Rather quickly, some cloud-base rotation and lowerings developed under a broad, elongated updraft area, followed in quick succession by a skinny, scuddy funnel (deeply enhanced crop-n-zoom) and then a lower, more robust-looking and separate funnel (enhanced crop-n-zoom). Both of those funnels were quite transient, and I could not detect any dust or debris at the level of the (wet) ground beneath. If either was a brief tornado, it was too weak and short-lived to count as such, so I probably still haven’t seen a tornado on my birthday. Still, I’m glad to have had the experience.

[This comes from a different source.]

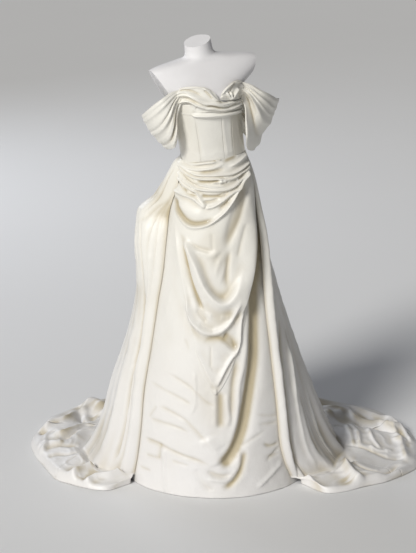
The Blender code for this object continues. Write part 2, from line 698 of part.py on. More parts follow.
def stand(parts):
    middle = (0.0, 0.0, BASE_THICKNESS / 2)
    bpy.ops.mesh.primitive_cylinder_add(
        vertices=BASE_SIDES, radius=BASE_RADIUS, depth=BASE_THICKNESS, location=middle
    )
    base = bpy.context.object
    base.name = "stand_base"
    finish_object(base, parts, STEEL)
    edge = base.modifiers.new("edge", "BEVEL")
    edge.width = BASE_EDGE
    edge.segments = 2
    edge.limit_method = "ANGLE"

    foot = BASE_THICKNESS + SEAT_GAP
    head = FORM_SECTIONS[0][0] - SEAT_GAP
    middle = (0.0, 0.0, (head + foot) / 2)
    bpy.ops.mesh.primitive_cylinder_add(
        vertices=POLE_SIDES, radius=POLE_RADIUS, depth=head - foot, location=middle
    )
    pole = bpy.context.object
    pole.name = "stand_pole"
    finish_object(pole, parts, STEEL)


def main():
    for obj in list(bpy.data.objects):
        bpy.data.objects.remove(obj)
    parts = bpy.data.collections.new(OBJECT_NAME)
    cutters = bpy.data.collections.new("cutters")
    bpy.context.scene.collection.children.link(parts)
    bpy.context.scene.collection.children.link(cutters)

    stand(parts)
    form_torso(parts, cutters)
    for row in BODICE_PANELS:
        bodice_panel(*row, parts)
    for row in BANDS:
        band(*row, parts)
    sleeve("sleeve_left", LEFT_SLEEVE, -1, parts)
    sleeve("sleeve_right", RIGHT_SLEEVE, 1, parts)
    buttons(parts)
    for row in SKIRT_PANELS:
        skirt_panel(*row, parts)
    cowl_drape(parts)
    for row in GORES:
        gore(*row, parts)


main()
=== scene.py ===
import math

import bmesh
import bpy
import numpy as np
from mathutils import Matrix, Vector


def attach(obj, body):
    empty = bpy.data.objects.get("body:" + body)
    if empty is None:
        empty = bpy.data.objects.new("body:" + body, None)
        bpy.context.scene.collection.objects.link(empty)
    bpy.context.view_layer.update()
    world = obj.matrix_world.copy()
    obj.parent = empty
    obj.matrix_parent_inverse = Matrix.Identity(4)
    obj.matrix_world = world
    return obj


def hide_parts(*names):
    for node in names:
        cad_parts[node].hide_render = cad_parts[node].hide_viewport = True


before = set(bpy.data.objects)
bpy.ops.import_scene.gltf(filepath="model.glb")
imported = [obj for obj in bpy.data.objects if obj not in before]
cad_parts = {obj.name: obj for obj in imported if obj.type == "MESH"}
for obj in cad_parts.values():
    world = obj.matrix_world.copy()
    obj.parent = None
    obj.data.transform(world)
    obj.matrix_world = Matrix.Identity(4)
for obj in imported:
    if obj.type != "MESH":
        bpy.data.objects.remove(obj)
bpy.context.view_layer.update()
print("frame loaded")

# Evening gown of ivory satin on a white dress form. Lengths are metres, heights are above the floor,
# bearings are degrees round the body from the front, rising towards +X.

clothDial = {
    "thick": 0.0010,
    "layer": 0.0015,  # from the middle of one cloth to the next one on it
    "hem": 0.0012,  # height of the lowest cloth
    "hollowDepth": 0.0045,  # a fold this deep has the full painted fold shade
    "hollowShare": 0.9,
    "hollowRounds": (40, 5),  # of evening out, for the open cloth and for the painted shade
}
waist = np.array([-0.008, 0.0, 1.155])
bodyDial = {
    "turn": 20.0,
    "lean": 8.0,
    "settle": 0.20,  # length below the waist over which both die away
    "lap": (0.011, 0.056),  # what laps over the bodice goes out this much per metre up, at the side and the front
}

bodyRows = (  # height, half width, front, back
    (1.155, 0.1120, 0.0900, 0.0860),
    (1.200, 0.1125, 0.0925, 0.0860),
    (1.250, 0.1150, 0.1000, 0.0890),
    (1.290, 0.1185, 0.1075, 0.0915),
    (1.330, 0.1220, 0.1165, 0.0935),
    (1.370, 0.1255, 0.1190, 0.0945),
    (1.430, 0.1330, 0.1130, 0.0940),
)
skirtRows = (  # height, side shift, half width, front, back
    (0.000, 0.008, 0.322, 0.2800, 0.2900),
    (0.300, 0.008, 0.285, 0.2400, 0.2550),
    (0.500, 0.008, 0.241, 0.2080, 0.2200),
    (0.620, 0.007, 0.215, 0.1880, 0.1980),
    (0.740, 0.006, 0.190, 0.1690, 0.1760),
    (0.850, 0.004, 0.171, 0.1520, 0.1600),
    (0.970, 0.002, 0.149, 0.1320, 0.1400),
    (1.050, 0.001, 0.133, 0.1160, 0.1200),
    (1.100, 0.000, 0.1225, 0.1040, 0.1040),
    (1.155, 0.000, 0.1120, 0.0900, 0.0860),
)


# curves and noise

def smooth(t):
    t = np.clip(t, 0.0, 1.0)
    return t * t * (3 - 2 * t)


def along(xs, ys, x):  # smooth curve through rising xs, held at its ends
    xs = np.asarray(xs, float)
    x = np.clip(np.asarray(x, float), xs[0], xs[-1])
    ys = np.asarray(ys, float)
    if ys.ndim == 1:
        ys = ys.reshape((-1,) + (1,) * x.ndim)
    ys = np.broadcast_to(ys, (len(xs),) + x.shape)
    steps = np.diff(xs)
    slopes = np.diff(ys, axis=0) / steps.reshape((-1,) + (1,) * x.ndim)
    inner = np.where(slopes[:-1] * slopes[1:] > 0, (slopes[:-1] + slopes[1:]) / 2, 0.0)
    tangents = np.concatenate([slopes[:1], inner, slopes[-1:]])
    place = np.clip(np.searchsorted(xs, x, side="right") - 1, 0, len(xs) - 2)
    low = np.take_along_axis(ys, place[None], 0)[0]
    high = np.take_along_axis(ys, place[None] + 1, 0)[0]
    start = np.take_along_axis(tangents, place[None], 0)[0]
    end = np.take_along_axis(tangents, place[None] + 1, 0)[0]
    step = steps[place]
    t = (x - xs[place]) / step
    blend = low * (1 + 2 * t) * (1 - t) ** 2 + high * t * t * (3 - 2 * t)
    return blend + step * t * (1 - t) * (start * (1 - t) - end * t)


def column(table, index):
    return [row[index] for row in table]


def valueAt(table, x, index=1):  # the same curve through one column of a table, against its first
    return along(column(table, 0), column(table, index), x)


def section(table, height):
    return [valueAt(table, height, index) for index in range(1, len(table[0]))]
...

The twilight supercell moved too deeply into rain-cooled air left behind by the first, and weakened considerably. I got a room at the only motel in Harrison — the Sage Motel, a friendly if rather forlorn and cramped place — and called Elke and my kids. One highlight of the day was my daughter and her friends singing “Happy Birthday” to me as a quartet serenade!
Meanwhile, two new supercells popped up in Wyoming, SW of town, headed that way! After getting off the phone, I wandered a few miles W of town to watch the nocturnal supercell pair move quickly past, their structures faintly illuminated at times by in-cloud lightning. I attempted photography, but it was just too dark out there, the lightning too faint. The rear-flank precip core of the second storm hit Harrison, but without severe wind or hail.
I had to be in Denver the following night to meet Elke and prepare for her mom’s public memorial on Sunday the 22nd, so the potential (and realized!) major tornado day in northeastern SD was too far for me to chase. Instead, on the 22nd, I photographed morning fog in the Pine Ridge area N of town, then drove from Harrison to DEN, stopping for a pleasant hike and photography excursion Agate Fossil Beds National Monument along the way. Meanwhile the ultimate tornado-feast was about to begin for other chasers 250-300 miles to my NE.